• Requirements
Exactly reproduce each line of the listing that follows.

• Material
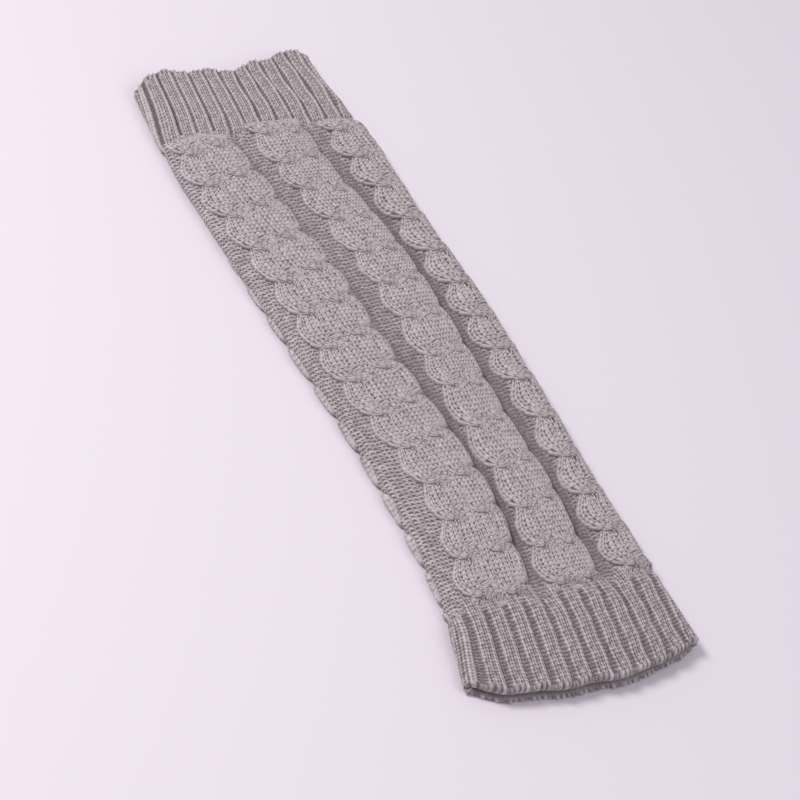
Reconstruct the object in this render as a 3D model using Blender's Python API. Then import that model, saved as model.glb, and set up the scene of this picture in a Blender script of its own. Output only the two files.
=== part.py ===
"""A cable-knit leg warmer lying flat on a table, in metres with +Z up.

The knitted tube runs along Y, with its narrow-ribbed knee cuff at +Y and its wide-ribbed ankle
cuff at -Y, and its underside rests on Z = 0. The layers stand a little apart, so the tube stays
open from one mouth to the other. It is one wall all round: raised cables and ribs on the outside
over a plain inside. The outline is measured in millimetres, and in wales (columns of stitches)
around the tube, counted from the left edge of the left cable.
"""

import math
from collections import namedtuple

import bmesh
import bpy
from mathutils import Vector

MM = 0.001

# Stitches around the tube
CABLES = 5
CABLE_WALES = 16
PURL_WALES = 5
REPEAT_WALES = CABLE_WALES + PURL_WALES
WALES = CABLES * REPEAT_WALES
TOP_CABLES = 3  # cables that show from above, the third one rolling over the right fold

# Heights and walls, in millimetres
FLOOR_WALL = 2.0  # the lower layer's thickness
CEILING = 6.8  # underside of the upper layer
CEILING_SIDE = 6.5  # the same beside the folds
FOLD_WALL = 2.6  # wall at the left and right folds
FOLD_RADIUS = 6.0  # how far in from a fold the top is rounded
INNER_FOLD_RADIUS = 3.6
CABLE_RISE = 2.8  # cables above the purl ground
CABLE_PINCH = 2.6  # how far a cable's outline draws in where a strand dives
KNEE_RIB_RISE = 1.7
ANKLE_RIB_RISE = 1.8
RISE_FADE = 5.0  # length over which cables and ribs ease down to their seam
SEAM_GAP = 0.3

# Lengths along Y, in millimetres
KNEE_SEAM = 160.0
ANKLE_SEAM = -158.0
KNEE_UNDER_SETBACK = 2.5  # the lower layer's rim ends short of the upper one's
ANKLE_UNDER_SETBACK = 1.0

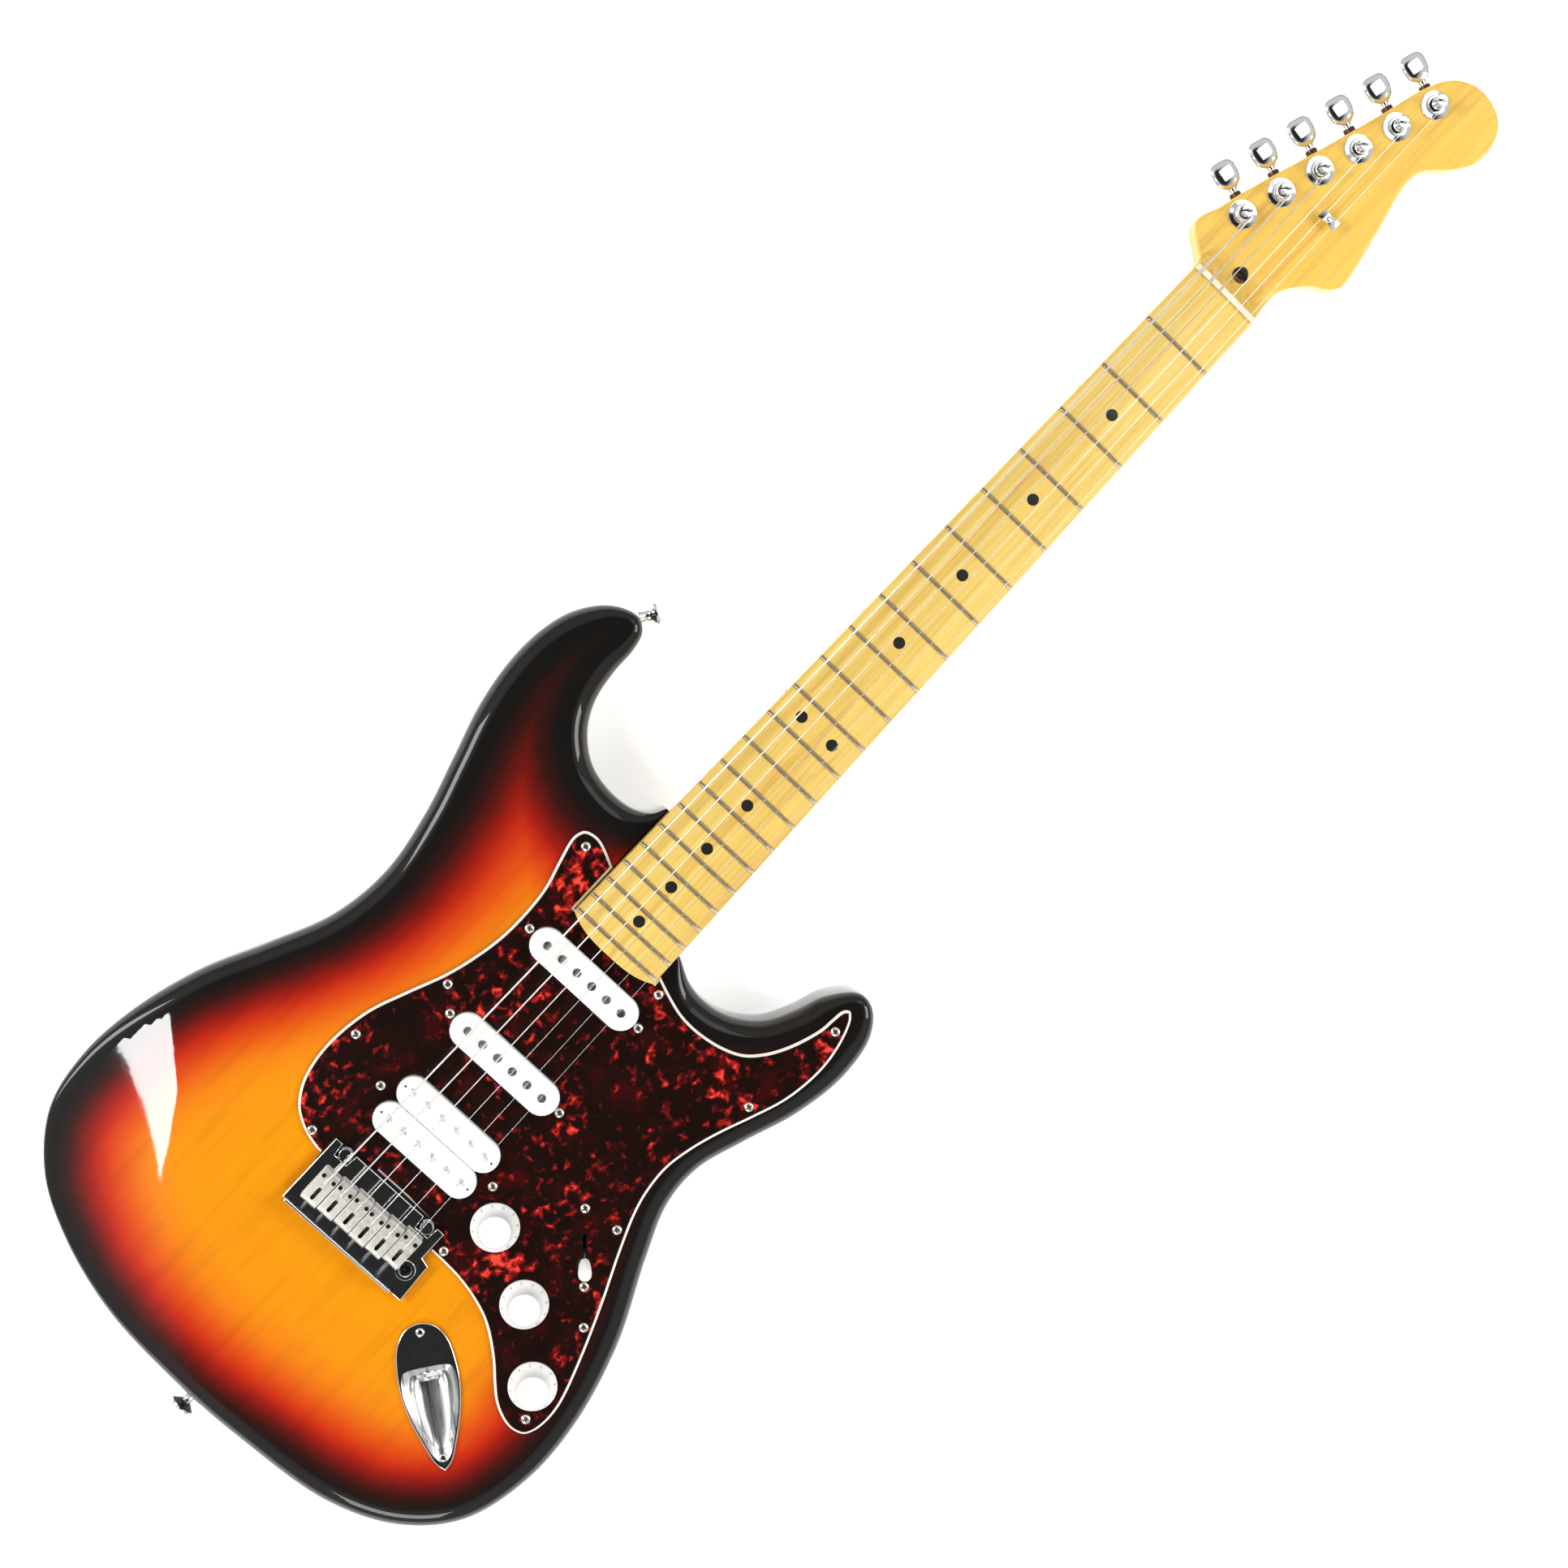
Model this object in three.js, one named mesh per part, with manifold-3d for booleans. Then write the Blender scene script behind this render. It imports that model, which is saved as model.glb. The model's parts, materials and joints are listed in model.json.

• Output
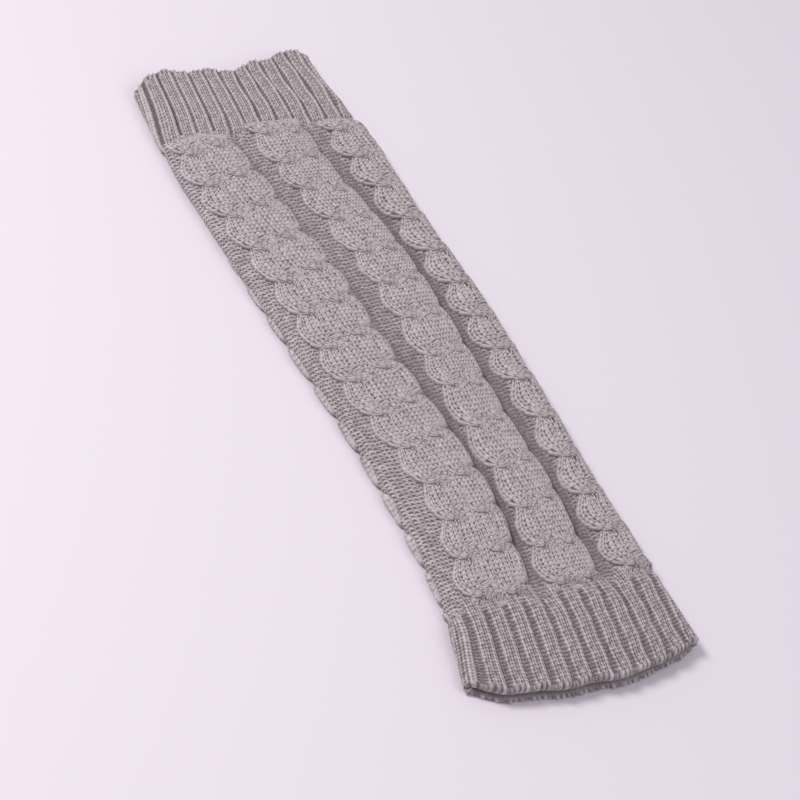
Reconstruct the object in this render as a 3D model using Blender's Python API. Then import that model, saved as model.glb, and set up the scene of this picture in a Blender script of its own. Output only the two files.
=== part.py ===
"""A cable-knit leg warmer lying flat on a table, in metres with +Z up.

The knitted tube runs along Y, with its narrow-ribbed knee cuff at +Y and its wide-ribbed ankle
cuff at -Y, and its underside rests on Z = 0. The layers stand a little apart, so the tube stays
open from one mouth to the other. It is one wall all round: raised cables and ribs on the outside
over a plain inside. The outline is measured in millimetres, and in wales (columns of stitches)
around the tube, counted from the left edge of the left cable.
"""

import math
from collections import namedtuple

import bmesh
import bpy
from mathutils import Vector

MM = 0.001

# Stitches around the tube
CABLES = 5
CABLE_WALES = 16
PURL_WALES = 5
REPEAT_WALES = CABLE_WALES + PURL_WALES
WALES = CABLES * REPEAT_WALES
TOP_CABLES = 3  # cables that show from above, the third one rolling over the right fold

# Heights and walls, in millimetres
FLOOR_WALL = 2.0  # the lower layer's thickness
CEILING = 6.8  # underside of the upper layer
CEILING_SIDE = 6.5  # the same beside the folds
FOLD_WALL = 2.6  # wall at the left and right folds
FOLD_RADIUS = 6.0  # how far in from a fold the top is rounded
INNER_FOLD_RADIUS = 3.6
CABLE_RISE = 2.8  # cables above the purl ground
CABLE_PINCH = 2.6  # how far a cable's outline draws in where a strand dives
KNEE_RIB_RISE = 1.7
ANKLE_RIB_RISE = 1.8
RISE_FADE = 5.0  # length over which cables and ribs ease down to their seam
SEAM_GAP = 0.3

# Lengths along Y, in millimetres
KNEE_SEAM = 160.0
ANKLE_SEAM = -158.0
KNEE_UNDER_SETBACK = 2.5  # the lower layer's rim ends short of the upper one's
ANKLE_UNDER_SETBACK = 1.0

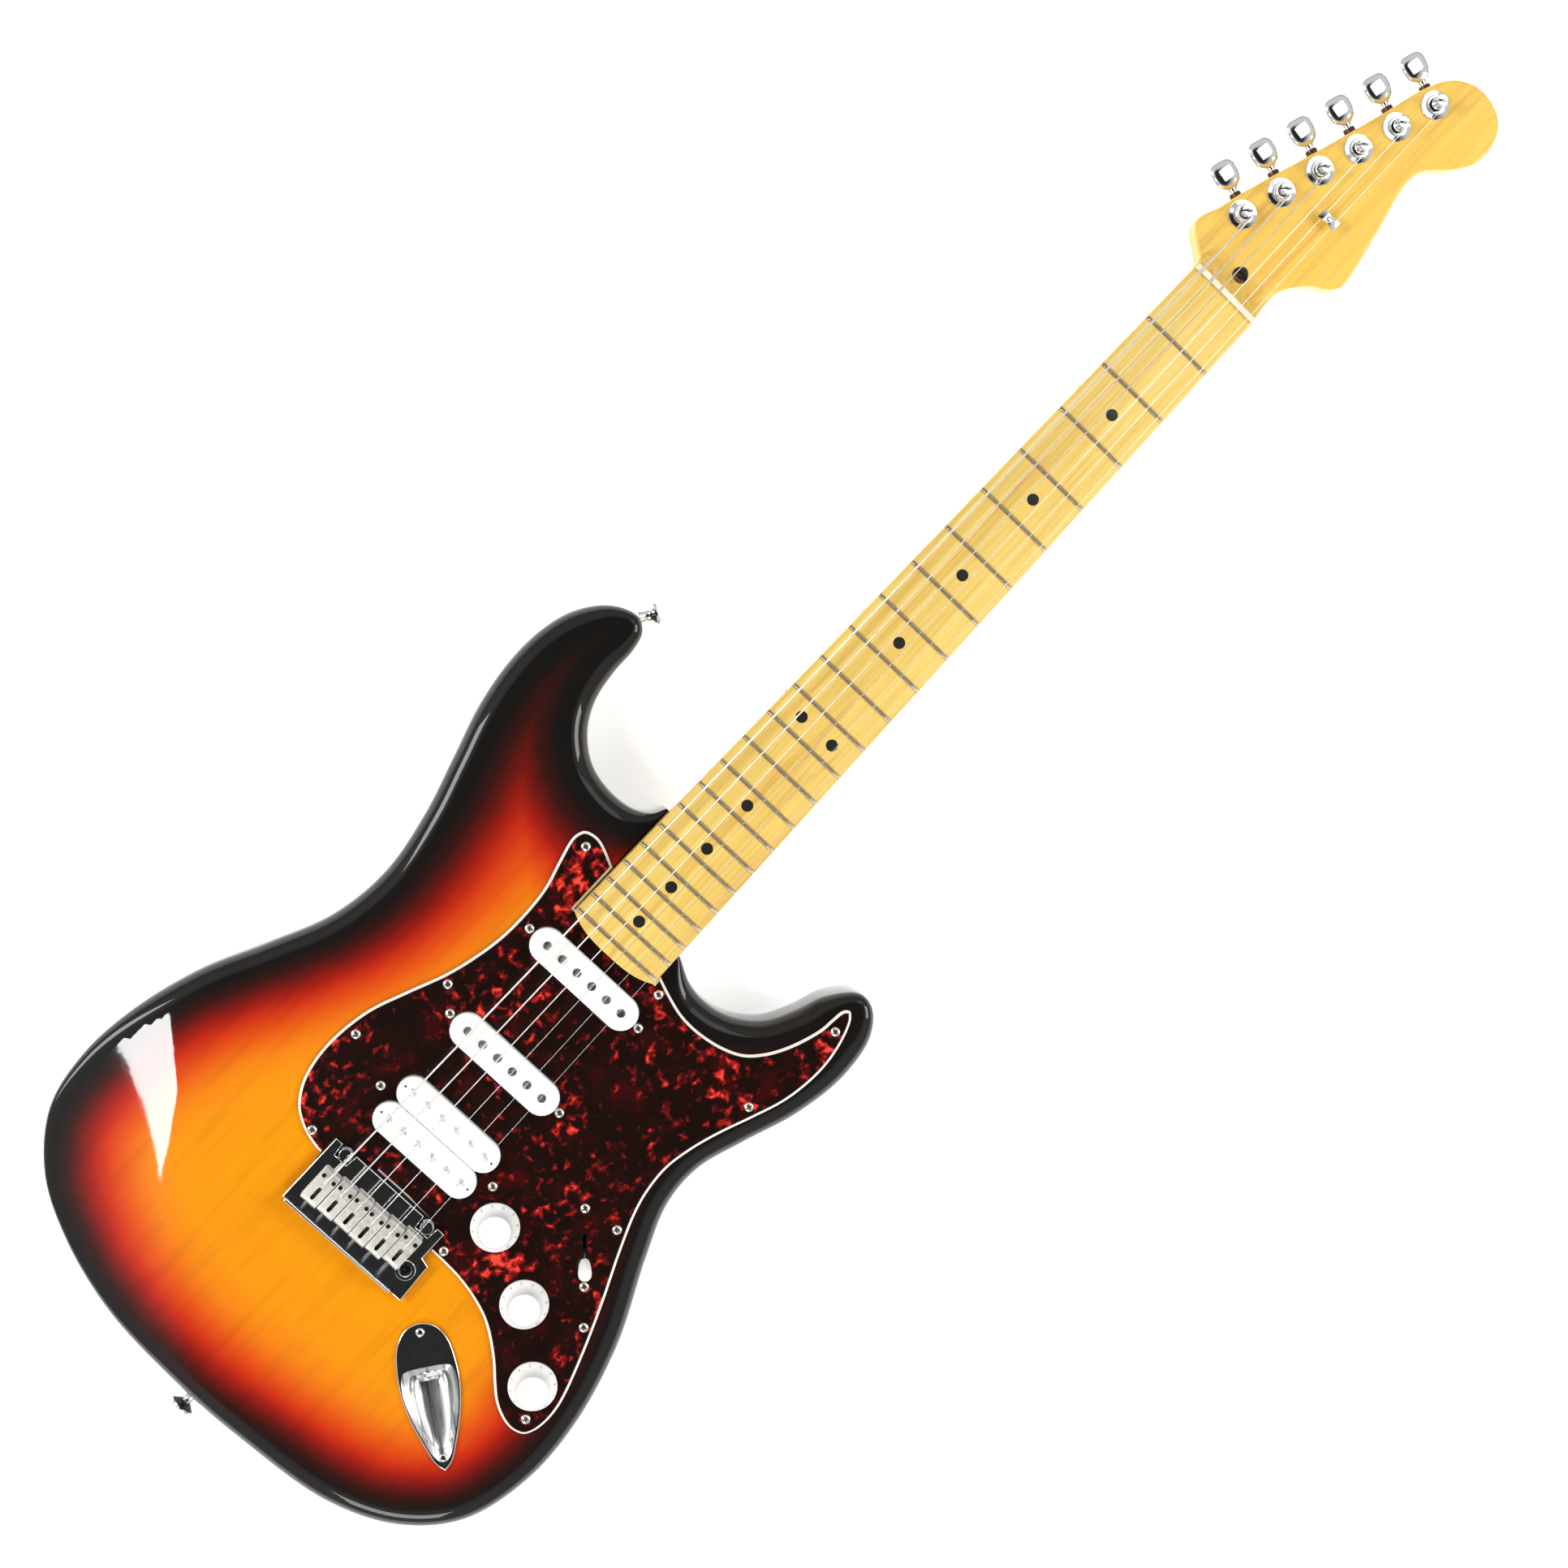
Model this object in three.js, one named mesh per part, with manifold-3d for booleans. Then write the Blender scene script behind this render. It imports that model, which is saved as model.glb. The model's parts, materials and joints are listed in model.json.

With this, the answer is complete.